Respondents maintain that the acceptance of checks by Huntley was a waiver of the provision of the contract which stipulated that payment was to be made in cash upon delivery of the goods. Such a contention is untenable. Certainly it cannot be said that a man accepts a check as payment for goods until he has read the check and is satisfied as to its worth and negotiability. In the instant case, Huntley, doubtless due to his blindness, was unaware of the manner in which the checks were drawn until the time at which he presented them to the bank, when payment was refused. When can it reasonably be maintained that he accepted these checks as payment — before he knew what they said on their face? Or after the bank refused to cash them? Obviously, there was never an acceptance of these checks as payment sufficient to constitute a waiver of the right to a cash payment.

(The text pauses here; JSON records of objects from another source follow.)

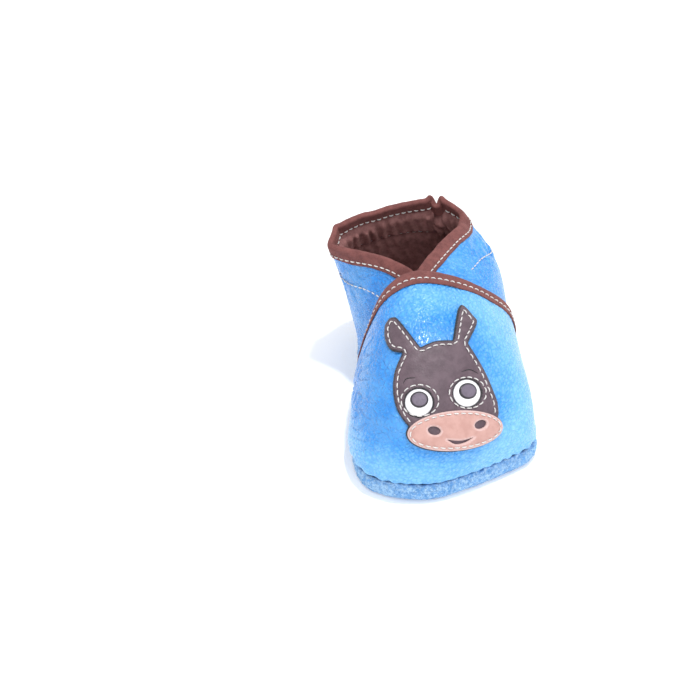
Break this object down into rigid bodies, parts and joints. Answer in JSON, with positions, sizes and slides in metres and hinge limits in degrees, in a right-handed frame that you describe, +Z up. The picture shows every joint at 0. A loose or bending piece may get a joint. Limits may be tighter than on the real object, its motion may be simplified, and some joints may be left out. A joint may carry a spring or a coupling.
{
  "type": "baby bootie",
  "caption": "Soft-soled baby bootie in pebbled leather: suede sole, cloth-bound collar with crossed flaps and a donkey face sewn on the toe.",
  "frame": {"origin": "on the ground under the middle of the bootie's outline", "axes": "+Z up, +Y from the toe to the heel, +X to the outer side of a left foot"},
  "size_m": [0.0692, 0.1196, 0.0637],
  "materials": {
    "binding_cotton": "fine plain-weave cotton tape, matt",
    "blue_leather": "soft pebbled leather with a semi-gloss face",
    "blue_suede": "napped suede, matt and fuzzy",
    "dark_leather": "matt fine-grained leather",
    "elastic": "flat woven elastic",
    "foam": "thin soft foam",
    "lining_cotton": "plain-weave cotton lining, matt",
    "tan_leather": "matt fine-grained leather",
    "thread": "twisted polyester thread",
    "white_leather": "matt smooth leather"
  },
  "bodies": {
    "root": {"outsole": "blue_suede", "cushion_pad": "foam", "insole": "lining_cotton", "vamp": "blue_leather", "heel_quarter": "blue_leather", "vamp_lining": "lining_cotton", "quarter_lining": "lining_cotton", "ankle_elastic": "elastic", "vamp_binding": "binding_cotton", "collar_binding": "binding_cotton", "donkey_head": "dark_leather", "donkey_muzzle": "tan_leather", "eye_white_left": "white_leather", "pupil_left": "dark_leather", "eye_white_right": "white_leather", "pupil_right": "dark_leather", "thread_head": "thread", "thread_eye_left": "thread", "thread_eye_right": "thread", "thread_muzzle": "thread", "thread_vamp_binding": "thread", "thread_collar": "thread", "thread_casing": "thread"}
  },
  "joints": []
}
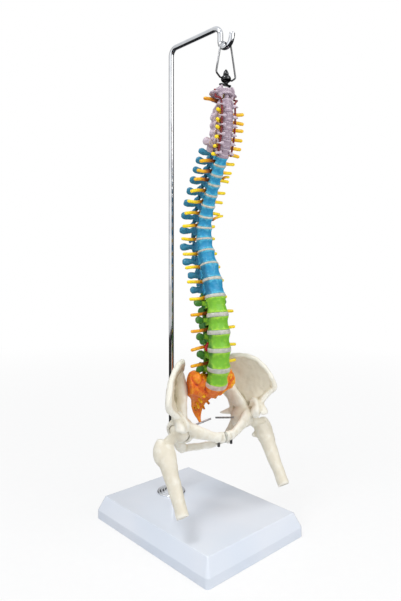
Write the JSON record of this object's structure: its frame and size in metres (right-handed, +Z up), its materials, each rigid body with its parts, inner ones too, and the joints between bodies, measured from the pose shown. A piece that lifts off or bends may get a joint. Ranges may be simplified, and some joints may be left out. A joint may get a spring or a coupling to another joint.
{
  "type": "spine anatomy model",
  "caption": "Coloured teaching model of a flexible spine with pelvis and femur stumps, hung by a wire link from a bent chrome rod on a moulded base.",
  "frame": {"origin": "middle of the base's underside, on the surface that it stands on", "axes": "+Z up; the front of the body faces -Y and its left side +X"},
  "size_m": [0.1592, 0.1924, 0.5684],
  "materials": {
    "base_plastic": "glossy moulded pale bluish white",
    "base_underplate": "plain matt sheet",
    "chrome": "polished",
    "steel": "satin",
    "cervical_lilac": "painted satin lilac",
    "thoracic_blue": "painted satin blue",
    "lumbar_green": "painted satin green",
    "sacral_orange": "painted satin orange with yellow and red-brown shading",
    "bone_ivory": "satin ivory bone colour",
    "disc_pale": "soft satin grey-white",
    "cervical_disc": "soft satin pale lilac",
    "prolapse_red": "soft satin red",
    "nerve_yellow": "soft satin yellow, orange-brown at the root",
    "cord_cream": "soft satin cream yellow",
    "artery_red": "soft satin dark red"
  },
  "bodies": {
    "stand_and_spine": {"acorn_nut": "chrome", "base_plate": "base_underplate", "base_screws": "steel", "base_shell": "base_plastic", "cervical_discs": "cervical_disc", "cervical_nerves": "nerve_yellow", "core_rod": "steel", "disc_l1_l2": "disc_pale", "disc_l2_l3": "disc_pale", "disc_l3_l4": "disc_pale", "disc_l4_l5": "disc_pale", "disc_l5_s1": "disc_pale", "disc_prolapse": "prolapse_red", "disc_t12_l1": "disc_pale", "hanger_link": "chrome", "hip_bone_left": "bone_ivory", "hip_bone_right": "bone_ivory", "lumbar_nerves": "nerve_yellow", "pubic_disc": "disc_pale", "pubic_screws": "steel", "rod_flange": "chrome", "rod_nut": "steel", "rod_washer": "steel", "sacral_nerves": "nerve_yellow", "sacrum": "sacral_orange", "spinal_cord": "cord_cream", "support_rod": "chrome", "thoracic_discs": "disc_pale", "thoracic_nerves": "nerve_yellow", "top_fitting": "chrome", "vertebra_c1": "cervical_lilac", "vertebra_c2": "cervical_lilac", "vertebra_c3": "cervical_lilac", "vertebra_c4": "cervical_lilac", "vertebra_c5": "cervical_lilac", "vertebra_c6": "cervical_lilac", "vertebra_c7": "cervical_lilac", "vertebra_l1": "lumbar_green", "vertebra_l2": "lumbar_green", "vertebra_l3": "lumbar_green", "vertebra_l4": "lumbar_green", "vertebra_l5": "lumbar_green", "vertebra_t1": "thoracic_blue", "vertebra_t10": "thoracic_blue", "vertebra_t11": "thoracic_blue", "vertebra_t12": "thoracic_blue", "vertebra_t2": "thoracic_blue", "vertebra_t3": "thoracic_blue", "vertebra_t4": "thoracic_blue", "vertebra_t5": "thoracic_blue", "vertebra_t6": "thoracic_blue", "vertebra_t7": "thoracic_blue", "vertebra_t8": "thoracic_blue", "vertebra_t9": "thoracic_blue", "vertebral_arteries": "artery_red"},
    "left_femur": {"femur_left": "bone_ivory", "femur_pin_left": "steel"},
    "right_femur": {"femur_right": "bone_ivory", "femur_pin_right": "steel"}
  },
  "joints": [
    {"name": "left_hip", "type": "hinge", "parent": "stand_and_spine", "child": "left_femur", "pos_m": [0.04684, -0.03085, 0.1235], "axis": [0.9775, -0.1374, -0.1599], "range_deg": [-25, 30]},
    {"name": "right_hip", "type": "hinge", "parent": "stand_and_spine", "child": "right_femur", "pos_m": [-0.0403, -0.01861, 0.1235], "axis": [0.9775, -0.1374, 0.1599], "range_deg": [-25, 30]}
  ]
}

Respondents also seek to make much of the fact that they have expended a considerable sum of money on the lighter since acquiring possession thereof, claiming that the libellant should have brought this action sooner or in some other way put them on notice that she was demanding possession of the lighter. But it appears from the facts in the case that on August 28, 1942, Mr. Swenson's attorney was notified that Swenson had not acquired title to the property in question. There is nothing in the facts to indicate that any great part of the work done on the lighter was undertaken by the respondents before this date of notification.

In a case like the one at bar, one of the parties must be hurt. It is elementary law that the burden must fall on the person who has made possible the situation in which the parties find themselves, and not on a party entirely innocent of any blame.

The libellants conduct throughout the entire proceedings was equitable and blameless. Whatever irregularity exists would seem attributable to the conduct of the respondents, and it is but equitable that those responsible for the creation of the situation here existent should bear whatever loss ensued therefrom.

Judgment will be entered for the libellant, Lulu R. Miller.